Но вместо этого Ксения приехала в Германию, пошла в немецкий детский сад – и замолчала.
«Ксюша, – спрашивала ее мама и показывала картинки. – А как будет по-немецки «огурец»? А давай читать книжки на немецком? А давай сегодня посмотрим твою любимую Свинку Пеппу на немецком, а я помогу там, где ты не поймешь?» Ксюха соглашалась на все. Но при этом продолжала молчать и смотреть на других детей исподлобья.
Мы начали волноваться. Мы решили, что дитя не может пережить стресс переезда. Мы стали подумывать о том, чтобы нанять репетитора и психолога. Но тут Ксения сказала свое первое немецкое слово: «Найн!» – «Нет!» Это слово было всеобъемлющим и сразу ввело ее в круг коммуникации. «Ксения, ты будешь соус к макаронам?» – спрашивали воспитатели в детском саду. «Найн!» «Ксения, а можно поиграть с твоей игрушкой?» – «Найн!»

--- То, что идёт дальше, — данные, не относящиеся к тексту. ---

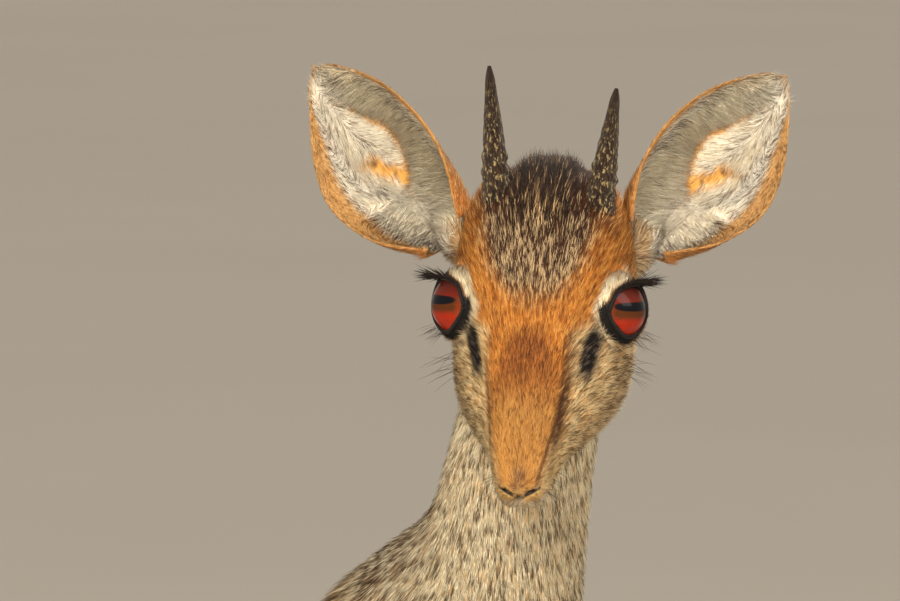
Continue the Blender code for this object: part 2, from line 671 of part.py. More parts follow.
def main():
    for old in list(bpy.data.objects):
        bpy.data.objects.remove(old)
    finish = {name: material(name, colour) for name, colour in COAT.items()}
    root = bpy.data.objects.new("origin", None)
    pose = bpy.data.objects.new("head_pose", None)
    for empty in (root, pose):
        bpy.context.scene.collection.objects.link(empty)
    pose.parent = root
    pose.matrix_local = head_matrix()
    head, head_cutter = make_head(pose, finish["rufous"])
    make_eyes(pose, finish["iris"])
    make_horns(pose, finish["horn"], head)
    torso, neck = make_trunk(root, finish["grizzled"], copy_of(head_cutter))
    ear_cutters = [head_cutter, swollen(neck, 2 * WIDE_SWELL)]
    make_ears(pose, finish["rufous"], ear_cutters)
    for cutter in ear_cutters:
        bpy.data.objects.remove(cutter)
    make_legs(root, torso, finish["tawny"])
    rings = level_surface(TAIL_RINGS, np.linspace(TAIL_RINGS[0][2], TAIL_RINGS[-1][2], 9) * MM, 12)
    tail = loft("tail", rings, root, finish["grizzled"])
    combine(tail, [swollen(torso)], "DIFFERENCE")
    centre_on_floor(root)


main()
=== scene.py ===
"""Looks of the dik-dik: one skin under a coat of modelled tufts, with eyes, horns and hooves.

Metres, +Z up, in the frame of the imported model. Tables of sizes are in millimetres. The head has
its own frame: X to the nose, Y to its left, Z to the crown, origin midway between the eyes.
"""

import math

import bmesh
import bpy
import numpy as np
from mathutils import Matrix, Vector, kdtree


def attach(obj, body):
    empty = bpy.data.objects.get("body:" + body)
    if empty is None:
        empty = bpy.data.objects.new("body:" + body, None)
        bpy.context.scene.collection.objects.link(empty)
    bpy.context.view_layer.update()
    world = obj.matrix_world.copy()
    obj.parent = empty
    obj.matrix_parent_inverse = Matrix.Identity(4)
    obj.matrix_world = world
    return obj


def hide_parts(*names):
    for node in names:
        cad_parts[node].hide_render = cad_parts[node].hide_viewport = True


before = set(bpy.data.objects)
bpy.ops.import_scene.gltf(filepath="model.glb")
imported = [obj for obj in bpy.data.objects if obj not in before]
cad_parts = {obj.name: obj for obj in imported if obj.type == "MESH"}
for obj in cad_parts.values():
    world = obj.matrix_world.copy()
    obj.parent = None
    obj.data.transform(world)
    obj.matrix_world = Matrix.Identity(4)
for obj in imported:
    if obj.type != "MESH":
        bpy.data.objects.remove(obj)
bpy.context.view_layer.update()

MM = 0.001
DRAW = np.random.default_rng(11)

# Where the model's own drawing frame sits in the row's frame, and the head's place and pose.
ROOT = np.array([-21.61, 4.81, 0.0]) * MM
HEAD_AT = np.array([215, -35, 497]) * MM + ROOT
HEAD_YAW = math.radians(-59.5)
HEAD_PITCH = math.radians(46)
HEAD_ROLL = math.radians(-2)
EYE_RADIUS = 12 * MM
EYE_SIDE = 23.2 * MM
CORNEA = 0.9 * MM
# How far each eye opens from its axis: to the nose, to the rear, up and down.
LIDS = {1: np.radians((40, 55, 49, 34)), -1: np.radians((45, 52, 55, 35))}
HORN_ROOT = {"left": (-30, 19, 23), "right": (-30, -15.5, 23)}
HORN_LENGTH = {"left": 35 * MM, "right": 41 * MM}
HORN_RADII = ((-0.18, 5.4), (0, 5.1), (0.25, 4.3), (0.5, 3.3), (0.75, 2.2), (0.93, 1.35), (1, 0.6))
HORN_RISE = math.radians(36)
HORN_SPLAY = math.radians(6)
EAR_ROOT = {"left": (-36, 29.5, -8), "right": (-36, -33.5, -8)}
EAR_TIP = {"left": (-0.34, 0.57, 0.69), "right": (-0.20, 0.72, 0.70)}
EAR_LENGTH = 76 * MM
EAR_ABOVE = ((0, 9), (0.2, 15.4), (0.5, 19), (0.72, 16), (0.9, 8.8), (0.96, 5.4), (1, 1))
EAR_BELOW = ((0, 9), (0.18, 18.6), (0.44, 24), (0.64, 19.8), (0.9, 8.2), (0.96, 4.8), (1, 1))
EAR_BEND = ((0, 128), (0.12, 104), (0.3, 74), (0.6, 56), (1, 24))

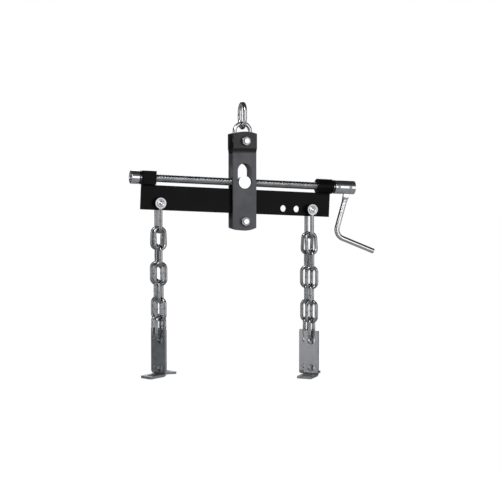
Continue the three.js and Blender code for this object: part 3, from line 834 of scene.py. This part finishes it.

К немецкому «нет» Ксения стала вскоре добавлять другие слова. Она выдумывала их сама, но так, чтобы они звучали похоже на немецкие. Девочка была уверена: если все вокруг говорят абракадабру (а, вероятно, именно так она восприняла новый язык), то ей следует говорить абракадабру тоже – и дело в кармане. «Я выучила немецкий!» – гордо заявило нам дитя.
Мы и не заметили, как в абракадабре стали появляться настоящие слова. А затем – предложения. А затем – придаточные предложения. И сейчас, спустя год, Ксения щебечет на немецком так, что мне приходится переспрашивать: «Что? Что? Что ты сейчас сказала?». Она свободно переходит с русского на немецкий и – наоборот.
Бабушка Ксении – сама учитель немецкого. На Новый год мы были в гостях в Москве. Бабушка наливала Ксении ванну и была восхищена. Потому что Ксюша попеняла бабушке на немецком: «Дас ист вассервершвендунг!» – «Это расточительство воды, ба!»
Сам-то я не хожу в детский сад и не провожу по восемь часов в день среди немцев. Я учу язык по вечерам. Уроки дает мне жена.
В моем учебнике персонаж по имени Николай Миров (видимо, выходец из Ост-Европы) путает бананы с яблоками и никак не может запомнить: «Ist das eine Banane? Oder ein Apfel?» (Это, черт возьми, банан? Или яблоко?). Поспевать за Ксенией мне тяжело.
Но все же кое-что могу понять и я. Например, как Ксюха на немецком жалуется своей подруге Рутаве: «Мои родители меня раздражают. Они не дают мне есть много сладкого». «Ничего страшного, – успокаивает 4-летнюю Ксюшу 3-летняя Рутава. – Мои тоже меня частенько бесят».
Прямо детсадовский Пиквикский клуб, ей-богу. Но я не подаю вида, что понял.
Чем дольше я буду изображать неуча, тем больше смогу узнать. Про Ксению.
Про то, когда она выкурит свою первую сигарету в школе. И главное – про мальчиков. Вот здесь я буду держать ухо востро.
Впервые материал был опубликован в 2018 году.